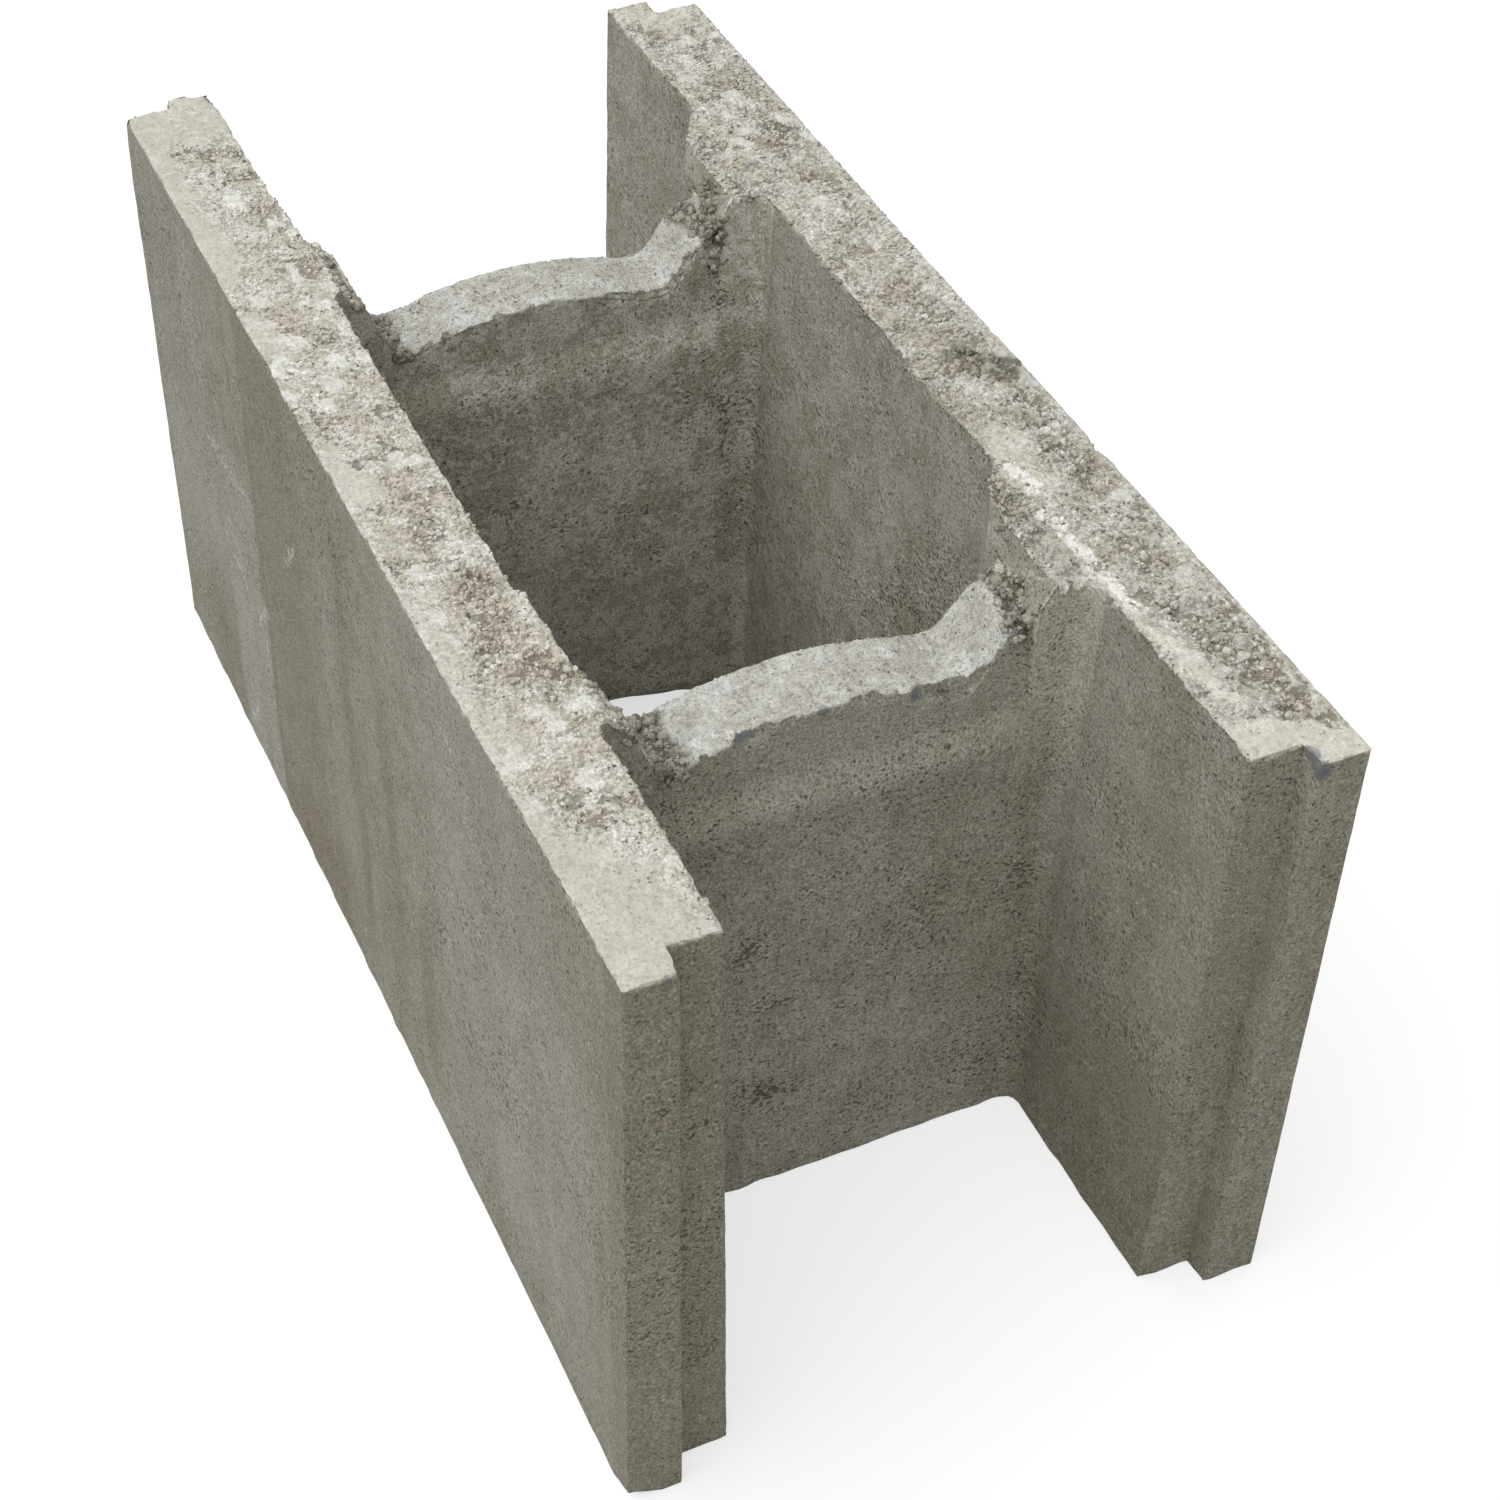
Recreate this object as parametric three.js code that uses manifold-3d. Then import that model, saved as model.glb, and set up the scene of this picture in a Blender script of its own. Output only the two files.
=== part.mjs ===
// A shuttering block: one hollow casting of dense concrete that is laid dry, locked to
// its neighbours by the steps in its wall ends, and filled with concrete on site.
// Two long walls are held apart by two cross webs. The web tops are sunk below the bed,
// so that bars can lie across them and the fill can run from cell to cell.
//
// Millimetres. +X runs along the block, +Y across it, +Z up.
// The origin is the middle of the underside that the block stands on.

import * as THREE from "three";
import { mergeVertices } from "three/addons/utils/BufferGeometryUtils.js";
import Module from "manifold-3d";

const wasm = await Module();
wasm.setup();

// ---- The block as a whole ----
const blockLength = 500;
const blockWidth = 240;
const blockHeight = 250;

// ---- Walls: the mould's cores narrow towards the foot, so the walls thicken there ----
const wallTop = 35.5;
const wallFoot = 41;

// ---- Steps that lock the wall ends: the outer half stands out at the +X end, ----
// ---- and the inner half at the -X end ----
const stepDepth = 10;
const stepTop = 18; // width of the outer half, at the top
const stepFoot = 20.5; // and at the foot

// ---- Webs: two alike, set about half a block apart, so that they stand over ----
// ---- each other when the courses are laid in half bond ----
const webInset = 102.5; // from the +X end to the face of the first web
const webPitch = 245;
const webThickness = 35.5;

// ---- Web tops: a low crown between two saddles, and a shoulder at each wall ----
const crownHeight = 223;
const crownRise = 7; // of the crown over the saddles
const saddleReach = 46; // from the middle of the web to a saddle
const shoulderReach = 62; // and to where the shoulder levels out
const shoulderHeight = 232.5;
const shelfHeight = 234; // where the shoulder meets the pier

// ---- Relief: the shallow band sunk into each web face under its top ----
const reliefDepth = 3;
const reliefFoot = 185;
const reliefTop = 198; // its lower edge slopes back between these heights
const reliefReach = 65; // from the middle of the web to the end of the band

// ---- Piers: upright thickenings of the walls that carry the webs' ends ----
const pierFace = 46.5; // wall and pier together
const pierBehind = 12.5; // how far a pier runs past the back of its web
const pierSlope = 19; // length of its sloped back flank, along the wall

// ---- Fillets of the cores' upright corners ----
const webFillet = 6;
const pierRounding = 2.5;

// ---- Working values ----
const arcSteps = 5; // segments in each quarter turn
const clearCut = 20; // how far a cut runs past the face that it opens

const endX = blockLength / 2;
const sideY = blockWidth / 2;
const pierY = sideY - pierFace;
const webFaces = [endX - webInset, endX - webInset - webPitch];

// A manifold solid from a three.js geometry.
function solid(geometry) {
  const bare = geometry.clone();
  bare.deleteAttribute("normal");
  bare.deleteAttribute("uv");
  const merged = mergeVertices(bare, 1e-4);
  return new wasm.Manifold(
    new wasm.Mesh({
      numProp: 3,
      vertProperties: merged.attributes.position.array,
      triVerts: new Uint32Array(merged.index.array),
    }),
  );
}

// A three.js geometry from a manifold solid.
function geometryOf(body) {
  const { vertProperties, triVerts } = body.getMesh();
  const geometry = new THREE.BufferGeometry();
  geometry.setAttribute("position", new THREE.BufferAttribute(vertProperties, 3));
  geometry.setIndex(new THREE.BufferAttribute(triVerts, 1));
  return geometry;
}

// A closed outline through corners [x, y, radius], each rounded by an arc of its radius.
function outline(corners) {
  const shape = new THREE.Shape();
  corners.forEach(([x, y, radius = 0], i) => {
    const corner = new THREE.Vector2(x, y);
    const before = new THREE.Vector2(...corners.at(i - 1)).sub(corner);
    const after = new THREE.Vector2(...corners[(i + 1) % corners.length]).sub(corner);
    if (radius === 0) {
      shape[i === 0 ? "moveTo" : "lineTo"](x, y);
      return;
    }
    const halfAngle = before.angleTo(after) / 2;
    const turnsLeft = before.cross(after) < 0;
    const inward = before.normalize().add(after.normalize()).normalize();
    const centre = inward.clone().multiplyScalar(radius / Math.sin(halfAngle)).add(corner);
    const middle = Math.atan2(-inward.y, -inward.x);
    const sweep = (turnsLeft ? 1 : -1) * (Math.PI / 2 - halfAngle);
    if (i > 0) {
      const start = middle - sweep;
      shape.lineTo(centre.x + radius * Math.cos(start), centre.y + radius * Math.sin(start));
    }
    shape.absarc(centre.x, centre.y, radius, middle - sweep, middle + sweep, !turnsLeft);
  });
  shape.closePath();
  return shape;
}

// A body whose outline changes evenly from its foot to its top.
function loft(footShape, topShape, footZ, topZ) {
  const foot = footShape.getPoints(arcSteps).slice(0, -1);
  const top = topShape.getPoints(arcSteps).slice(0, -1);
  const count = foot.length;
  const positions = [...foot.map((p) => [p.x, p.y, footZ]), ...top.map((p) => [p.x, p.y, topZ])];
  const index = [];
  for (let i = 0; i < count; i += 1) {
    const next = (i + 1) % count;
    index.push(i, next, next + count, i, next + count, i + count);
  }
  THREE.ShapeUtils.triangulateShape(foot, []).forEach(([a, b, c]) => index.push(c, b, a));
  THREE.ShapeUtils.triangulateShape(top, []).forEach((face) => index.push(...face.map((n) => n + count)));
  const geometry = new THREE.BufferGeometry();
  geometry.setAttribute("position", new THREE.Float32BufferAttribute(positions.flat(), 3));
  geometry.setIndex(index);
  return solid(geometry);
}

// Turns a drawing's x, y and depth into the block's Y, Z and X.
const crossways = new THREE.Matrix4().makeBasis(
  new THREE.Vector3(0, 1, 0),
  new THREE.Vector3(0, 0, 1),
  new THREE.Vector3(1, 0, 0),
);

// An outline drawn across the block, as (y, z), carried along X between two places.
function alongX(shape, fromX, toX) {
  const geometry = new THREE.ExtrudeGeometry(shape, {
    depth: toX - fromX,
    bevelEnabled: false,
    curveSegments: arcSteps * 4,
  });
  return solid(geometry.applyMatrix4(crossways).translate(fromX, 0, 0));
}

// An outline drawn along the block, as (x, z), carried across it by a half width each way.
function alongY(shape, halfWidth) {
  const geometry = new THREE.ExtrudeGeometry(shape, { depth: 2 * halfWidth, bevelEnabled: false });
  geometry.rotateX(Math.PI / 2).translate(0, halfWidth, 0);
  return solid(geometry);
}

// The inner face of a wall at a height: the walls are drafted in a straight line.
function wallFaceY(height) {
  return sideY - wallFoot + ((wallFoot - wallTop) * height) / blockHeight;
}

// The radius that a pier's short flank leaves room for.
function flankRadius(wallY) {
  return Math.min(pierRounding, Math.abs(wallY - pierY) / 3);
}

// The cell between the webs. Its back end is the square side of the piers at one web,
// and its front end the sloped side of the piers at the other.
function cellOutline(height) {
  const wallY = wallFaceY(height);
  const radius = flankRadius(wallY);
  const front = webFaces[0] - webThickness;
  const slopeStart = front - pierBehind;
  const back = webFaces[1];
  const half = [
    [front, pierY, webFillet],
    [slopeStart, pierY, radius],
    [slopeStart - pierSlope, wallY, radius],
    [back, wallY, webFillet],
  ];
  const mirrored = half.map(([x, y, r]) => [x, -y, r]).reverse();
  return outline([...half, ...mirrored]);
}

// The open channel at the +X end, from the first web's face to past the end.
function frontOutline(height) {
  const wallY = wallFaceY(height);
  const open = endX + clearCut;
  return outline([
    [open, wallY],
    [webFaces[0], wallY, webFillet],
    [webFaces[0], -wallY, webFillet],
    [open, -wallY],
  ]);
}

// The open channel at the -X end, behind the second web's piers.
function backOutline(height) {
  const wallY = wallFaceY(height);
  const radius = flankRadius(wallY);
  const front = webFaces[1] - webThickness;
  const slopeStart = front - pierBehind;
  const open = -endX - clearCut;
  const half = [
    [front, pierY, webFillet],
    [slopeStart, pierY, radius],
    [slopeStart - pierSlope, wallY, radius],
    [open, wallY],
  ];
  const mirrored = half.map(([x, y, r]) => [x, -y, r]).reverse();
  return outline([...half, ...mirrored]);
}

// A core through the full height, from its outline at any height.
function core(outlineAt) {
  const footZ = -clearCut;
  const topZ = blockHeight + clearCut;
  return loft(outlineAt(footZ), outlineAt(topZ), footZ, topZ);
}

// What is cut from the wall ends: between the outer halves at +X, and outside the inner
// halves at -X. The line between the halves leans as the walls do.
function endSteps() {
  const inner = (height) => sideY - stepFoot + ((stepFoot - stepTop) * height) / blockHeight;
  const [footZ, topZ] = [-clearCut, blockHeight + clearCut];
  const between = outline([
    [-inner(footZ), footZ],
    [inner(footZ), footZ],
    [inner(topZ), topZ],
    [-inner(topZ), topZ],
  ]);
  const outside = (side) =>
    outline([
      [side * (sideY + clearCut), footZ],
      [side * (sideY + clearCut), topZ],
      [side * inner(topZ), topZ],
      [side * inner(footZ), footZ],
    ]);
  return [
    alongX(between, endX - stepDepth, endX + clearCut),
    alongX(outside(1), -endX - clearCut, -endX + stepDepth),
    alongX(outside(-1), -endX - clearCut, -endX + stepDepth),
  ];
}

// The space over a web, down to its crowned top: an arc over the middle, a saddle at
// each side of it, and a shoulder that sweeps up to the pier.
function overWeb(faceX) {
  const saddleZ = crownHeight - crownRise;
  const radius = (saddleReach ** 2 + crownRise ** 2) / (2 * crownRise);
  const halfArc = Math.asin(saddleReach / radius);
  const sweep = (saddleReach + shoulderReach) / 2;
  const topZ = blockHeight + clearCut;
  const shape = new THREE.Shape();
  shape.moveTo(pierY, topZ);
  shape.lineTo(-pierY, topZ);
  shape.lineTo(-pierY, shelfHeight);
  shape.lineTo(-shoulderReach, shoulderHeight);
  shape.bezierCurveTo(-sweep, shoulderHeight, -sweep, saddleZ, -saddleReach, saddleZ);
  shape.absarc(0, crownHeight - radius, radius, Math.PI / 2 + halfArc, Math.PI / 2 - halfArc, true);
  shape.bezierCurveTo(sweep, saddleZ, sweep, shoulderHeight, shoulderReach, shoulderHeight);
  shape.lineTo(pierY, shelfHeight);
  shape.closePath();
  return alongX(shape, faceX - webThickness - pierBehind, faceX + webFillet);
}

// The shallow band sunk into one face of a web; side is 1 on the face towards +X.
function relief(faceX, side) {
  const bottomX = faceX - side * reliefDepth;
  const openX = faceX + side * webFillet;
  const topZ = blockHeight;
  const corners = [
    [faceX, reliefFoot],
    [openX, reliefFoot],
    [openX, topZ],
    [bottomX, topZ],
    [bottomX, reliefTop],
  ];
  return alongY(outline(side > 0 ? corners : corners.reverse()), reliefReach);
}

// The full block before its cores and steps are cut.
function blank() {
  const box = new THREE.BoxGeometry(blockLength, blockWidth, blockHeight);
  return solid(box.translate(0, 0, blockHeight / 2));
}

const cuts = [core(cellOutline), core(frontOutline), core(backOutline), ...endSteps()];
for (const faceX of webFaces) {
  cuts.push(overWeb(faceX), relief(faceX, 1), relief(faceX - webThickness, -1));
}
const casting = cuts.reduce((body, cut) => body.subtract(cut), blank());

const concrete = new THREE.MeshStandardMaterial({ color: 0x8f8a7e, roughness: 0.95, metalness: 0 });
const block = new THREE.Mesh(geometryOf(casting), concrete);
block.name = "shuttering_block";

const part = new THREE.Group();
part.add(block);

export default part;
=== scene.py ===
"""A shuttering block of dense concrete, dressed for a close look.

The casting is one closed surface. It is worked out in millimetres on grids: two wall
strips and two web patches seen from above, the same again for the underside, and
curtains that join the two all round. Lengths go into Blender in metres.
"""

import math

import bpy
import numpy as np
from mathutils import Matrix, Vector


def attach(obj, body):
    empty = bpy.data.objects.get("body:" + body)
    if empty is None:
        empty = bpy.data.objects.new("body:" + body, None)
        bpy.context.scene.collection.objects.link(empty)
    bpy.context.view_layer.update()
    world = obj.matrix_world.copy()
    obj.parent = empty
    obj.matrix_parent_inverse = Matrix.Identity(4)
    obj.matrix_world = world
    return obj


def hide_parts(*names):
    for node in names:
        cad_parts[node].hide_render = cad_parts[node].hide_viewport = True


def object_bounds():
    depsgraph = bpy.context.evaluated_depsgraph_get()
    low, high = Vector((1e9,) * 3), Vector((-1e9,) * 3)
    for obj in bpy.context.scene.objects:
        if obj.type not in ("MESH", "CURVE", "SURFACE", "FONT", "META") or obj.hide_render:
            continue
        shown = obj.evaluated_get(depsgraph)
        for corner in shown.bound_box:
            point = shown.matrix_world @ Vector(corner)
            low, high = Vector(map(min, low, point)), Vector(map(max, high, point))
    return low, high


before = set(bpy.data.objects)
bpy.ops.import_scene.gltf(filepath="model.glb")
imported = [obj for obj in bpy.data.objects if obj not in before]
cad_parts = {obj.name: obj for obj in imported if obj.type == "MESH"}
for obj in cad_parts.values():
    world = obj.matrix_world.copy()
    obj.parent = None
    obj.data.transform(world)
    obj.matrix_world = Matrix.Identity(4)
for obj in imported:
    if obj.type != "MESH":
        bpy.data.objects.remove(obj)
cad_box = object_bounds()

# ---- Sizes, in millimetres. The first three are the solid's own. ----
MILLIMETRES = 1000
HALF_LENGTH, HALF_WIDTH, HEIGHT = (round(MILLIMETRES * reach, 3) for reach in cad_box[1])
# Walls: how thick at the top and the foot, and the step in their ends.
WALL_TOP = 35.5
WALL_FOOT = 41
STEP_DEPTH = 10
STEP_TOP = 18
STEP_FOOT = 20.5
# Webs: where their fronts are, how much lower each stands, and the piers beside them.
WEB_FACES = (147.5, -97.5)
WEB_DROPS = (0, 2.5)
WEB_THICKNESS = 35.5
PIER = 73.5
PIER_BEHIND = 12.5
PIER_SLOPE = 19
FILLET = 6
# The height where a web's top meets a pier's face, and the band sunk into the web's faces.
SHELF = 234
RELIEF_DEPTH = 3
RELIEF_FOOT = 185
RELIEF_TOP = 198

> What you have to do
Give again only the lines that run from the line with "core(frontOutline), core(backOutline), ...endSteps()];" to the line with "if empty is". Include both of those lines exactly as written.

> Correct output
const cuts = [core(cellOutline), core(frontOutline), core(backOutline), ...endSteps()];
for (const faceX of webFaces) {
  cuts.push(overWeb(faceX), relief(faceX, 1), relief(faceX - webThickness, -1));
}
const casting = cuts.reduce((body, cut) => body.subtract(cut), blank());

const concrete = new THREE.MeshStandardMaterial({ color: 0x8f8a7e, roughness: 0.95, metalness: 0 });
const block = new THREE.Mesh(geometryOf(casting), concrete);
block.name = "shuttering_block";

const part = new THREE.Group();
part.add(block);

export default part;
=== scene.py ===
"""A shuttering block of dense concrete, dressed for a close look.

The casting is one closed surface. It is worked out in millimetres on grids: two wall
strips and two web patches seen from above, the same again for the underside, and
curtains that join the two all round. Lengths go into Blender in metres.
"""

import math

import bpy
import numpy as np
from mathutils import Matrix, Vector


def attach(obj, body):
    empty = bpy.data.objects.get("body:" + body)
    if empty is None:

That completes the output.